--- PROBLEM REQUIREMENTS ---
Using the material below, print the line that contains "What OpenSCAD source", the line that contains "ding_height = 12; // [6:0.5:20]", and every line in between, exactly and nothing else.

--- MATERIAL FOR THIS TASK ---

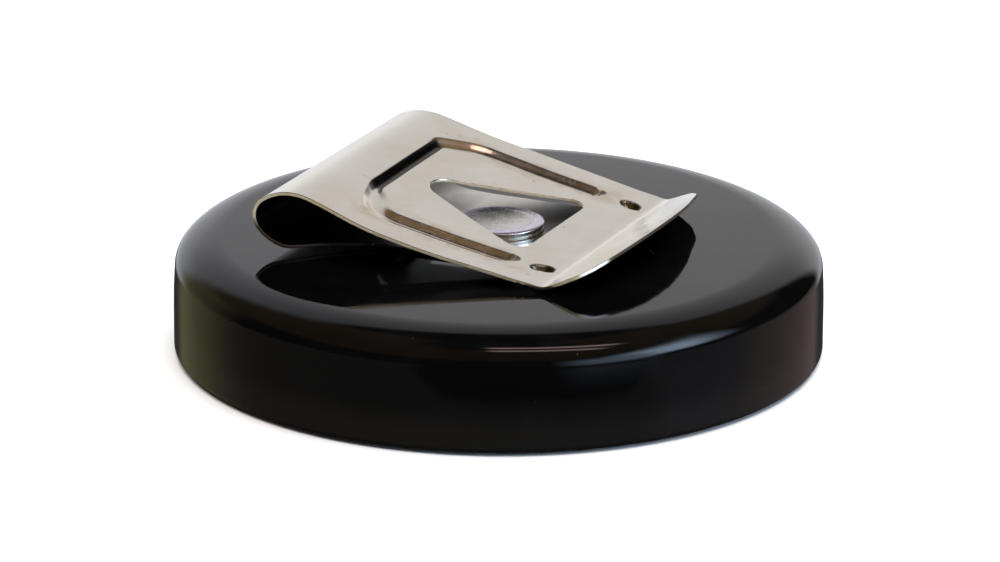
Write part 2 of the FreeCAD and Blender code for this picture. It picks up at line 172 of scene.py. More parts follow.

==

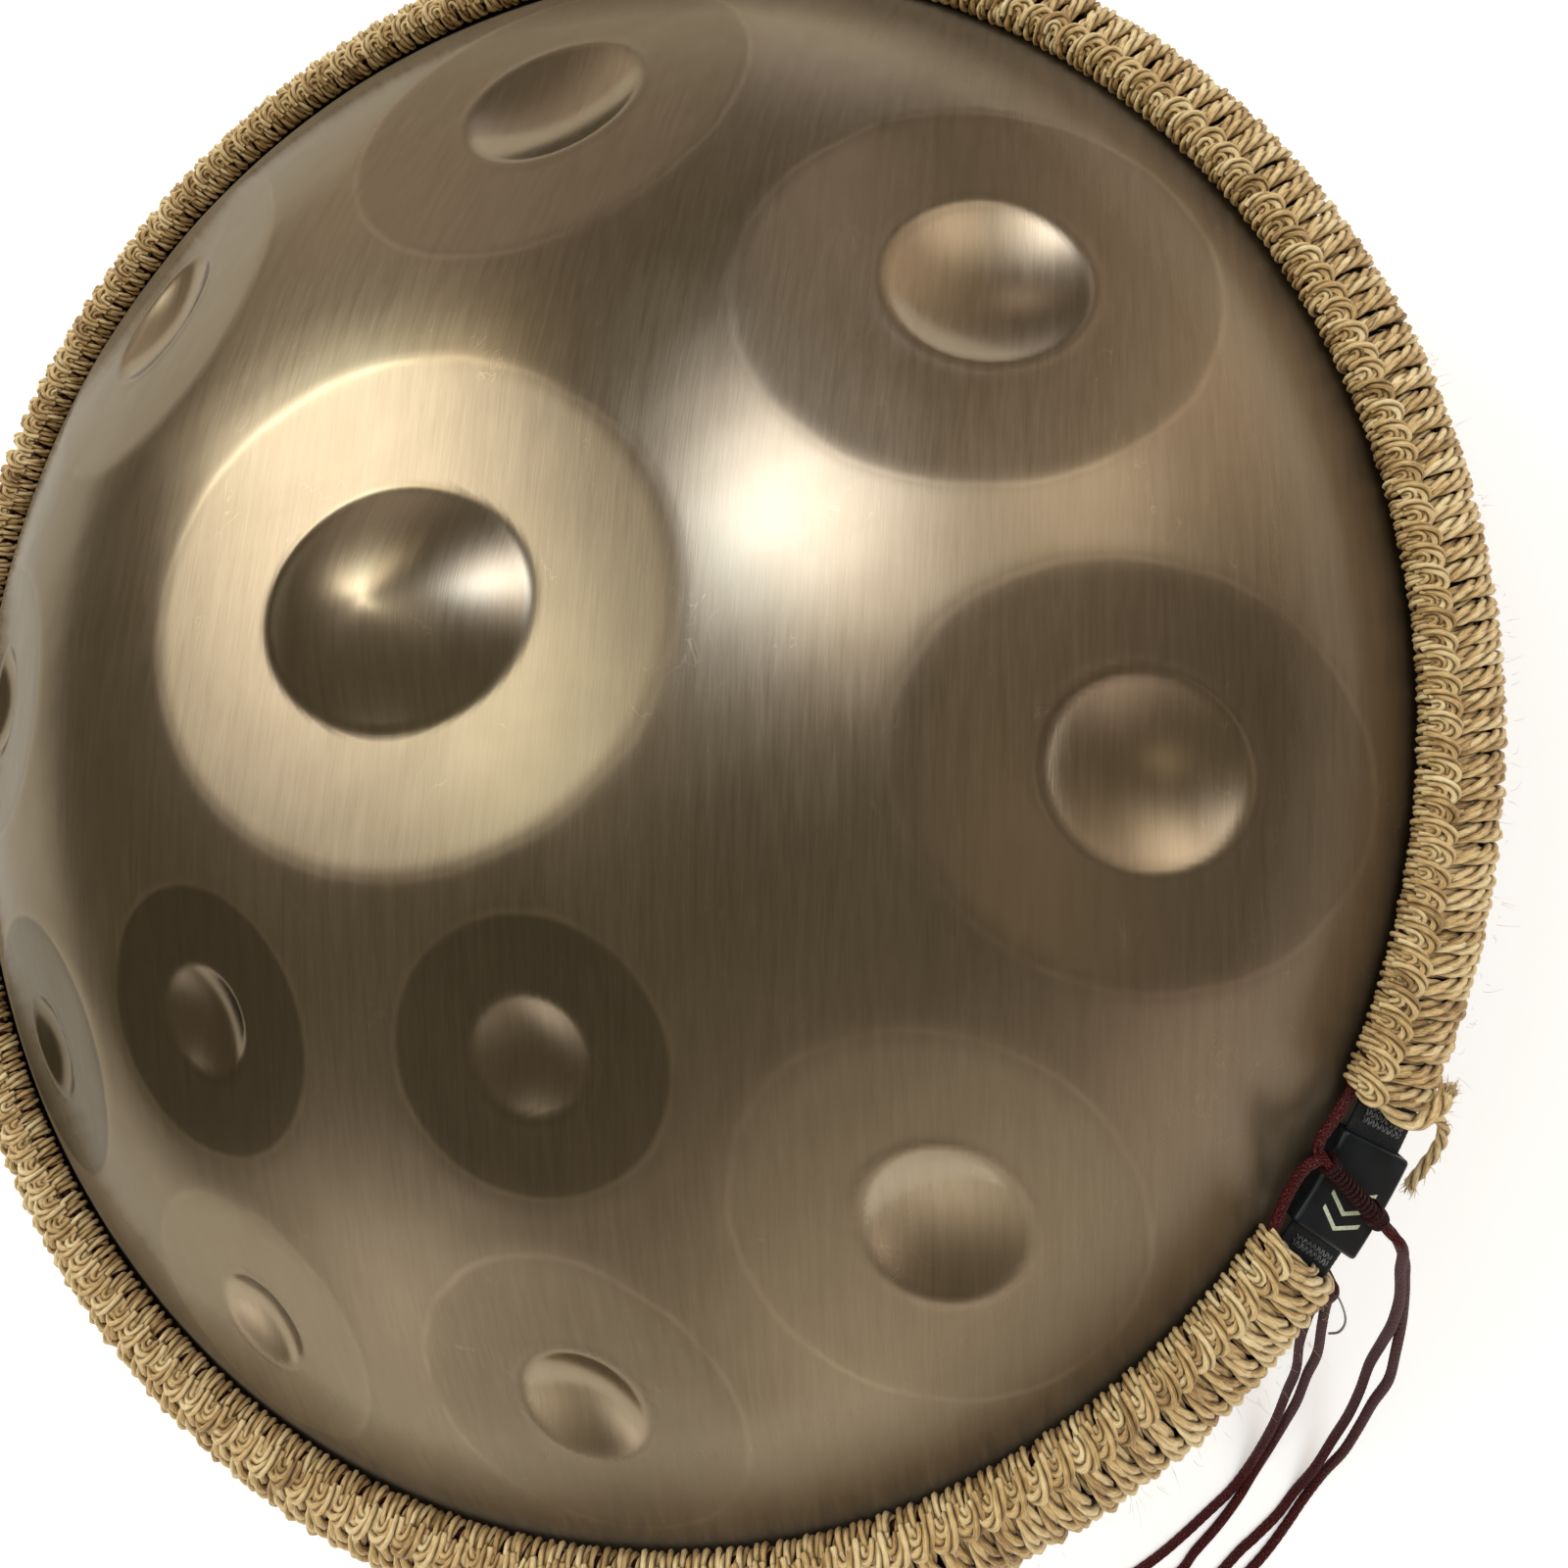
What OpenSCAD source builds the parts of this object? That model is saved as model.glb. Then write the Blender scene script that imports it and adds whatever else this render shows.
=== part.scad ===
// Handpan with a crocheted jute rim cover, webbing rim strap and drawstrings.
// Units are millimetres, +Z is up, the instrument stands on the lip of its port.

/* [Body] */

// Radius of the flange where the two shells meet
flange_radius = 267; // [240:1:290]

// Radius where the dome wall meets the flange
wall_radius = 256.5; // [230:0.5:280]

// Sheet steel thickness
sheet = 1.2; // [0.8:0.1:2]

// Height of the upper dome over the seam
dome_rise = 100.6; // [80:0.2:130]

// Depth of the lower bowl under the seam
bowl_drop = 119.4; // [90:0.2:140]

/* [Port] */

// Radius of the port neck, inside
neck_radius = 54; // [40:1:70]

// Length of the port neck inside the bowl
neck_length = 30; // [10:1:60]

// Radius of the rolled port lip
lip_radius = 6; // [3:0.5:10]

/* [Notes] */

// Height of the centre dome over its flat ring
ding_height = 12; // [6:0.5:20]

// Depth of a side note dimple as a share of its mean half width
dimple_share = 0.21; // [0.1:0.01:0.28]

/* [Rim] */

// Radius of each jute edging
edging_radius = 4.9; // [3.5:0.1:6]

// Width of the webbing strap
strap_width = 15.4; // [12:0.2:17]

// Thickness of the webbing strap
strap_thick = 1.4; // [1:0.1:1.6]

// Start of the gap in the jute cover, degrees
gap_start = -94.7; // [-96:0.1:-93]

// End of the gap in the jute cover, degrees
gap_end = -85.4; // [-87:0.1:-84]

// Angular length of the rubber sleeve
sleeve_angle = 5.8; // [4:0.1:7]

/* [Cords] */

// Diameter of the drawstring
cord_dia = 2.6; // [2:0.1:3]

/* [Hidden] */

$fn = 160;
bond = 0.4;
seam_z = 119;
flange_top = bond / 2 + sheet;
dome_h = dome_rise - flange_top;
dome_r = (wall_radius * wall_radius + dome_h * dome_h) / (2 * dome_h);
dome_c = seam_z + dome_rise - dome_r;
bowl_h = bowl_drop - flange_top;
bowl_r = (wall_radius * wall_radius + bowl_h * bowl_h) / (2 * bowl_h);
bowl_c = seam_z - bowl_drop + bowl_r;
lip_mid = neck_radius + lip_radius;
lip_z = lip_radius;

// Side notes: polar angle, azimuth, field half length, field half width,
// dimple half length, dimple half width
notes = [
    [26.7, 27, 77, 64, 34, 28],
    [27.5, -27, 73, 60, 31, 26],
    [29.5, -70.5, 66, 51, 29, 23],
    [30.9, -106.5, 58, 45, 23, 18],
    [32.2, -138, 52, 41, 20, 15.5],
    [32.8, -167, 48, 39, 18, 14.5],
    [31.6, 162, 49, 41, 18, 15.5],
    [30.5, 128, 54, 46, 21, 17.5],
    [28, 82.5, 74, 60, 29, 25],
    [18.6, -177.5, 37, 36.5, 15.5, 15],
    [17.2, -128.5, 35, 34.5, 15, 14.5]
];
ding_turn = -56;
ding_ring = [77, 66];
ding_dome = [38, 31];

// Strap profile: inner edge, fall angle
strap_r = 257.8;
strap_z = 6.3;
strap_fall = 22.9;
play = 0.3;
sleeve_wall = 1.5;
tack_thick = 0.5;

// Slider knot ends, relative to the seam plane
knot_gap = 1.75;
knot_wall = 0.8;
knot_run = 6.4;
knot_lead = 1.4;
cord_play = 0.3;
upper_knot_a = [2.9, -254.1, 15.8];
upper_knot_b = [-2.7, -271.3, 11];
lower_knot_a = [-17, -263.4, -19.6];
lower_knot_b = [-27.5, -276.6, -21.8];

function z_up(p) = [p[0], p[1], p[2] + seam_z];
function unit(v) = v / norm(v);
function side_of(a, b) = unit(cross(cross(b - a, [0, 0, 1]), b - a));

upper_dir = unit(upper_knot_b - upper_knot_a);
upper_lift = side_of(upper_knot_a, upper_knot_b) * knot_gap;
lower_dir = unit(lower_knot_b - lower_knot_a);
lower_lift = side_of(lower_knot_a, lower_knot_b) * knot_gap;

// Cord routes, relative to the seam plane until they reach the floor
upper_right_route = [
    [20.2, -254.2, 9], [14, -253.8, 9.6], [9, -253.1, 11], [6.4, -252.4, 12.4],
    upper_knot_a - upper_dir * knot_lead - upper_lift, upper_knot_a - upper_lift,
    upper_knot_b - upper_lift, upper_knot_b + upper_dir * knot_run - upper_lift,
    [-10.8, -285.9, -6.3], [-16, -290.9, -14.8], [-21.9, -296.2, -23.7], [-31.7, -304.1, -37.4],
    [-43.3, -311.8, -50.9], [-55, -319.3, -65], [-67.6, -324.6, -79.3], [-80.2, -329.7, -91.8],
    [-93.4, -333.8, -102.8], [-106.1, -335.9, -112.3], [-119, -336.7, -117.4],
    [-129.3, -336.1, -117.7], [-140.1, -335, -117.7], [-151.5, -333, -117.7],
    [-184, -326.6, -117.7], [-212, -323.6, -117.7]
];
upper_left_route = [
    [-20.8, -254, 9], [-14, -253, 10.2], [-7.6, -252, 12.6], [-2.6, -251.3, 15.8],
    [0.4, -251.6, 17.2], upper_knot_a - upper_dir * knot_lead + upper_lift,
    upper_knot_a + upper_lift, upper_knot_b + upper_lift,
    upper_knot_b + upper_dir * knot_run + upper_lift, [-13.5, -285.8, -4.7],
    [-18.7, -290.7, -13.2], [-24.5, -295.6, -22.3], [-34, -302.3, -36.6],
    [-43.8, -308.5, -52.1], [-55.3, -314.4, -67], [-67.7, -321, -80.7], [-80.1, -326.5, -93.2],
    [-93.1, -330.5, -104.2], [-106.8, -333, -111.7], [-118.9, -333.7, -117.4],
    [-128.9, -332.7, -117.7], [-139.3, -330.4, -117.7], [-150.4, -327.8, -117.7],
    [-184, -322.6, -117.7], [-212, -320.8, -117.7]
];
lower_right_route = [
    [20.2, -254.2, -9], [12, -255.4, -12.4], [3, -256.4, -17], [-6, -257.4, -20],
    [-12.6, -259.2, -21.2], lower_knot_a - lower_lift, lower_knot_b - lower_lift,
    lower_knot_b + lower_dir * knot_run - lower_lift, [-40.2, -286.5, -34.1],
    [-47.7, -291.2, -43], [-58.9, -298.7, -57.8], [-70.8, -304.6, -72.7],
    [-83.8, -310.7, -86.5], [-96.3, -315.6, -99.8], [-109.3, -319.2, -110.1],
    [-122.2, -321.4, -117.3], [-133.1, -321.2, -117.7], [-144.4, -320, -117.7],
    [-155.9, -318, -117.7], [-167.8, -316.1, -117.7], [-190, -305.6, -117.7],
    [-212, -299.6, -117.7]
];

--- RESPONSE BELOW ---
What OpenSCAD source builds the parts of this object? That model is saved as model.glb. Then write the Blender scene script that imports it and adds whatever else this render shows.
=== part.scad ===
// Handpan with a crocheted jute rim cover, webbing rim strap and drawstrings.
// Units are millimetres, +Z is up, the instrument stands on the lip of its port.

/* [Body] */

// Radius of the flange where the two shells meet
flange_radius = 267; // [240:1:290]

// Radius where the dome wall meets the flange
wall_radius = 256.5; // [230:0.5:280]

// Sheet steel thickness
sheet = 1.2; // [0.8:0.1:2]

// Height of the upper dome over the seam
dome_rise = 100.6; // [80:0.2:130]

// Depth of the lower bowl under the seam
bowl_drop = 119.4; // [90:0.2:140]

/* [Port] */

// Radius of the port neck, inside
neck_radius = 54; // [40:1:70]

// Length of the port neck inside the bowl
neck_length = 30; // [10:1:60]

// Radius of the rolled port lip
lip_radius = 6; // [3:0.5:10]

/* [Notes] */

// Height of the centre dome over its flat ring
ding_height = 12; // [6:0.5:20]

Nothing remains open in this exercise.